Towards Hyperdramatic Theatre

 

 

Workshop
Transdisciplinary workshop  proposed to  MA students in Directing, Acting, Dramaturgy, Dance/Choreography, Live Art and Performance, Light and Sound Design

Institut del Teatre Barcelona

Theatre Academy Helsinki
Duration: 6 days – 42 h + Public presentation


CALL FOR REGISTRATION

This course examines the transformations of the notion of stage, and therefore of scenic practices, in the face of climatic and anthropo-technological mutations of the 21st century. The course is realized as a workshop, in which the participants are invited to techno-eco-dramaturgically conceptualize and realize a "hyperdramatic protoscenotype".
The participants are invited to experiment on the following questions:
How to design/direct/perform a stage on the brink of an environmental collapse and in the age of an algorithm-conditioned society? How to reconsider and give dramaturgical hospitality to more-than-human beings (plants, animals, minerals, meteorological phenomena, but also computational, algorithmic, artificial entities) as our contemporary stage co-(f)actors? How to review and ecologically renegotiate the human aesthetic control of the stage taking in consideration other-than-human temporalities? What kind of stage forms after the dramaturgies of the postdramatic, in this radical movement towards the techno-ecodramaturgies of a hyperdramatic theatre?
The workshop is stimulated by Roumagnac's artistic practice and research, which is introduced through several artistic examples and a selected – and discussed - referent bibliography, such as Timothy Morton (on hyperobjects), Donna Haraway (on tentacular thinking), Bruno Latour (on Gaïa), Bernard Stiegler (on neganthropocene), Theresa May (on ecodramaturgy) and some material from Queer Theory (on queer time).

 

Groups are formed in the first day of the workshop. Groups of, at most, three people, from diverse disciplinary backgrounds, who work in a collaborative way in the various phases of the experimentation. Participants are tasked to create a performative/scenic prototype and present it at the end of the workshop, as a (partial) response to the topics introduced, shared and discussed, and the way they reflect on their own developping practice at their contact. The protoscenotype may be a performance, a play, an installation, a scenographic display, a video, an image, a narration, or something else.

 

The workshop is developed on the base of a methodological process coming from artistic research field. The workshop will be divided between the study of a chosen theoretical material, artistic examples, and practical implementations. The workshop starts with a brief introduction to the history of the "future of the stage" and the (artistic and philosophical) movements/experiments of the "eco-theatre" of the 20th century, in relation to contemporary eco-aesthetic concerns.
Finally, every scenic/scenographic protoscenotypes realized by the participants has to embed a chosen Shakespeare's figure/text from The Tempest, Hamlet, King Lear or A Midsummer Night's Dream.

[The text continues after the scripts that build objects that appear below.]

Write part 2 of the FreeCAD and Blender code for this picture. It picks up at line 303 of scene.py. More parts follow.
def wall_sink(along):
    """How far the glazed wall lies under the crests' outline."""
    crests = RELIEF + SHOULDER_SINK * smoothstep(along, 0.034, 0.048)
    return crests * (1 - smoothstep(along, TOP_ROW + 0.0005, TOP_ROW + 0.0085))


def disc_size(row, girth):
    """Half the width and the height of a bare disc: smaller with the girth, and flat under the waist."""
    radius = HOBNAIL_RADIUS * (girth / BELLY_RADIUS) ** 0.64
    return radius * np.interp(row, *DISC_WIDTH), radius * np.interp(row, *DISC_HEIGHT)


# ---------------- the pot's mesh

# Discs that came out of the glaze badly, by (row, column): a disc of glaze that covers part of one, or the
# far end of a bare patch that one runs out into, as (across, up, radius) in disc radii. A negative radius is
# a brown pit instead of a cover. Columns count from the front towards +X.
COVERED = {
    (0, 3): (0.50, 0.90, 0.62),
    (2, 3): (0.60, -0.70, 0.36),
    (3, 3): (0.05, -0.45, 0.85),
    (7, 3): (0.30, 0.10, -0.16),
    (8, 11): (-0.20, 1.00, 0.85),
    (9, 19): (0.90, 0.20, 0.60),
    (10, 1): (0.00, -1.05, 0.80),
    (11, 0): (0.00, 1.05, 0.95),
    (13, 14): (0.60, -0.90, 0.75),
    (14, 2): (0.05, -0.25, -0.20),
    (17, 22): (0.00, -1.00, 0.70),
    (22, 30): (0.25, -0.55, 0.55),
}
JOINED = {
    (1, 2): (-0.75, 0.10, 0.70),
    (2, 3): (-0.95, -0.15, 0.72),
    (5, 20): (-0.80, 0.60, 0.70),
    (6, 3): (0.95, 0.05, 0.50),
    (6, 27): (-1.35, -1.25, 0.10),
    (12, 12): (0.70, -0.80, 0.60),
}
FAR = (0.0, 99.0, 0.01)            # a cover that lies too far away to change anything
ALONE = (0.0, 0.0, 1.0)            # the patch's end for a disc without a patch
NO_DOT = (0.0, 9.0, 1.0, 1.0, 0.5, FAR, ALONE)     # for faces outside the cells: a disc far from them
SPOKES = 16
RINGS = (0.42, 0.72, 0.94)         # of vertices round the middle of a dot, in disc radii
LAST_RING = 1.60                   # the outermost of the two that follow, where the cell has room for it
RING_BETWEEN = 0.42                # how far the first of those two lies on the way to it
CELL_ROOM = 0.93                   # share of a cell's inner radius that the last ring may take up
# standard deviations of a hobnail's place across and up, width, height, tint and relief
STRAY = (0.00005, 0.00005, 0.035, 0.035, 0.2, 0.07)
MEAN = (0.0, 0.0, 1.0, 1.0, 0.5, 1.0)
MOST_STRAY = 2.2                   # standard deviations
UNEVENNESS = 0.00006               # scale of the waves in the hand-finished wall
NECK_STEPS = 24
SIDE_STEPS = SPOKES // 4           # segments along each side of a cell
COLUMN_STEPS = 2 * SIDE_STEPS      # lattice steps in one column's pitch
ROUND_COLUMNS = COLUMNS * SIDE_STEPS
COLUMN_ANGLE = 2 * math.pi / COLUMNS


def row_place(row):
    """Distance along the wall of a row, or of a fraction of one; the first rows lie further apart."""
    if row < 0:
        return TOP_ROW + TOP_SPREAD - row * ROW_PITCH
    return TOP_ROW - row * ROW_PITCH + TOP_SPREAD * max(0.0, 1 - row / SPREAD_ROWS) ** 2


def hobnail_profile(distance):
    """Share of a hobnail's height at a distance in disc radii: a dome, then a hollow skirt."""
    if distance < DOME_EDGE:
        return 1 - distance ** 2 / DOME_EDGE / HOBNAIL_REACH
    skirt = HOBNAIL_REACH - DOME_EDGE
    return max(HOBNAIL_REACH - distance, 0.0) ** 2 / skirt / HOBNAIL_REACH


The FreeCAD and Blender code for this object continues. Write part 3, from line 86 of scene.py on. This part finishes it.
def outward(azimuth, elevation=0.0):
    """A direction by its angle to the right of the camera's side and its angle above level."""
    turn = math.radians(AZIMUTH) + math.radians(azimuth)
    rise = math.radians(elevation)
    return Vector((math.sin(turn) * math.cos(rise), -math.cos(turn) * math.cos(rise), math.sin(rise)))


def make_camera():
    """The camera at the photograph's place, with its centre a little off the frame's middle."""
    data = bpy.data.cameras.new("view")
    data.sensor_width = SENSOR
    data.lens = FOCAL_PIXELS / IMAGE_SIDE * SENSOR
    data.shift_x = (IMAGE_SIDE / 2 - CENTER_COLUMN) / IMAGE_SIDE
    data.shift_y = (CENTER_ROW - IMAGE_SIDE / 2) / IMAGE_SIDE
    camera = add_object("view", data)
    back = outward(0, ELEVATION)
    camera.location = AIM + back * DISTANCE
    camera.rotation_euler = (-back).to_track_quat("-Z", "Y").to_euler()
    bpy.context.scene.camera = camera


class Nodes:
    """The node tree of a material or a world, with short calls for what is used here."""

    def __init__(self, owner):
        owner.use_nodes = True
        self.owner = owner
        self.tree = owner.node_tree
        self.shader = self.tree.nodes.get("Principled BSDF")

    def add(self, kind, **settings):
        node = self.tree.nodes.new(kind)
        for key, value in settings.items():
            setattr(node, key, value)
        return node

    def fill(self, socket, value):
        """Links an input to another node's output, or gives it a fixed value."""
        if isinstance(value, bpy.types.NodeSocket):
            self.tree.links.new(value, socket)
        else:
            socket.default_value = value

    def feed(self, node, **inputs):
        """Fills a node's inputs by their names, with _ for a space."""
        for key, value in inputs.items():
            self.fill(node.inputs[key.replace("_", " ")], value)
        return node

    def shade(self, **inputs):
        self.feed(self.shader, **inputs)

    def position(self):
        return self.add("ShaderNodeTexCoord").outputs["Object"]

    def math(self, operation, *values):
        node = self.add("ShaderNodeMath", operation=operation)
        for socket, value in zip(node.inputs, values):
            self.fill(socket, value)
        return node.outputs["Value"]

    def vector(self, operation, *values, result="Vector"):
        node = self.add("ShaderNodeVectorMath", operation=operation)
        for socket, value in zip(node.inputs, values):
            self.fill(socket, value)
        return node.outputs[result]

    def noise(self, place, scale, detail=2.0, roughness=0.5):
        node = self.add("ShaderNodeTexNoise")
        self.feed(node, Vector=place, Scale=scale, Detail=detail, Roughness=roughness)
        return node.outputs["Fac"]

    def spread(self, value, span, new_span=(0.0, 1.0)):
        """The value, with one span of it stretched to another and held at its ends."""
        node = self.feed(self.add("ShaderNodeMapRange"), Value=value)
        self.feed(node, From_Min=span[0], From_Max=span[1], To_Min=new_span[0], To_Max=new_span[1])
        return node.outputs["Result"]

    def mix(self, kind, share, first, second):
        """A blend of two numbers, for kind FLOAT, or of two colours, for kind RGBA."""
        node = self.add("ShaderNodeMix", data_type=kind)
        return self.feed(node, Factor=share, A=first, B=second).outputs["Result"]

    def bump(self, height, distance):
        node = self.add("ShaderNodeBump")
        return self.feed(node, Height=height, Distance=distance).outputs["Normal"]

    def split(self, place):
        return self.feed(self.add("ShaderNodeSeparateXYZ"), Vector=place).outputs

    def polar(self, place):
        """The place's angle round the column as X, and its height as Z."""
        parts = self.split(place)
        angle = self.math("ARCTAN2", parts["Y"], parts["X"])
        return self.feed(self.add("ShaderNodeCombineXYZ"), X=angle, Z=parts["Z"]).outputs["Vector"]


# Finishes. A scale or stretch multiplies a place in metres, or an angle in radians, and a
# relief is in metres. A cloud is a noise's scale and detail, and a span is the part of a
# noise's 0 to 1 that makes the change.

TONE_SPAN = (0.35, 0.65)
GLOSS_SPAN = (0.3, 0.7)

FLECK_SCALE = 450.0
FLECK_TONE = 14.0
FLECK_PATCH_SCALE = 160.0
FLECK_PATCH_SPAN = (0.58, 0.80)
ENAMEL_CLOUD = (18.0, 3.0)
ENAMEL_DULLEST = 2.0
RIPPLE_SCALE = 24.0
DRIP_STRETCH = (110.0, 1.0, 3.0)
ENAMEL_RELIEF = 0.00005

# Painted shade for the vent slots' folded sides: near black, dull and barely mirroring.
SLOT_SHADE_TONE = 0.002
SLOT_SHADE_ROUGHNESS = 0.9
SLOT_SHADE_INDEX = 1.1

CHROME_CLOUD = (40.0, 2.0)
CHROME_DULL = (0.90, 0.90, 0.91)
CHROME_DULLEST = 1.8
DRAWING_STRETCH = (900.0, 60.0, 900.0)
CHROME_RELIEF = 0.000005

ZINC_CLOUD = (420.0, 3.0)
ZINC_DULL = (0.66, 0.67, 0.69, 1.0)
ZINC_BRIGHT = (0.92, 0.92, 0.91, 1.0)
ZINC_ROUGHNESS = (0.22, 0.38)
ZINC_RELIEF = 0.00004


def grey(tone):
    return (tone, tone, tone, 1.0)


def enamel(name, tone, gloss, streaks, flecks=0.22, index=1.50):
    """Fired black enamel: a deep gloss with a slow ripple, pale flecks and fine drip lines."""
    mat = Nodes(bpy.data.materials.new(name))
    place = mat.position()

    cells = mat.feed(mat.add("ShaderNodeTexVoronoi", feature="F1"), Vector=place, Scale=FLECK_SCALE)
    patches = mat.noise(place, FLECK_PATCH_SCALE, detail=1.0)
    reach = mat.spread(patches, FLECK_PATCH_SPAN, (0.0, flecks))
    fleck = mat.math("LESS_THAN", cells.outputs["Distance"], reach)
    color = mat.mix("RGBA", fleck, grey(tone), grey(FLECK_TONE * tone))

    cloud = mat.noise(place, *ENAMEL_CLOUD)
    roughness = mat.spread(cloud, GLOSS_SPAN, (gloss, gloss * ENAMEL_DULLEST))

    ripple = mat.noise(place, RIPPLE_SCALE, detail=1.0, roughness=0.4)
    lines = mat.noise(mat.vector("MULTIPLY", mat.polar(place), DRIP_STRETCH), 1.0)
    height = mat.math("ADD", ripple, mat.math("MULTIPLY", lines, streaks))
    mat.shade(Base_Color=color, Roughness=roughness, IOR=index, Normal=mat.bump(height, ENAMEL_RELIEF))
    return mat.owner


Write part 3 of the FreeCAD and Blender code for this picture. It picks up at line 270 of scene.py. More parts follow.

The frame/task for the conception and the realization of each protoscenotype is based on three picks and a constraint:

- one excerpt from the list of Shakespeare's fragments

- one extreme "background" from the following list: a dry apocalypse, a wet apocalypse, a great outdoor after the extinction of mankind or an artificial/machinic great indoor after the extinction of mankind

- one hyperobject from the following list: global warming, big data, global financial system, planetary pollution or radioactivity

- constraint: there should be no direct/live bodily/actorly presence in the protoscenotype


The workshop ends with a public demo.


After the workshop students should:
- be more familiar with some concepts around hyperdramatic theatre and deep(ening the) stage
- be more familiar with artistic research methodology and transdisciplinary working processes and aesthetic outcomes
- have explored and experienced the potential of the rescaling/repositioning of their artistic practices within contemporary new climatic regimes (Global warming/Big data).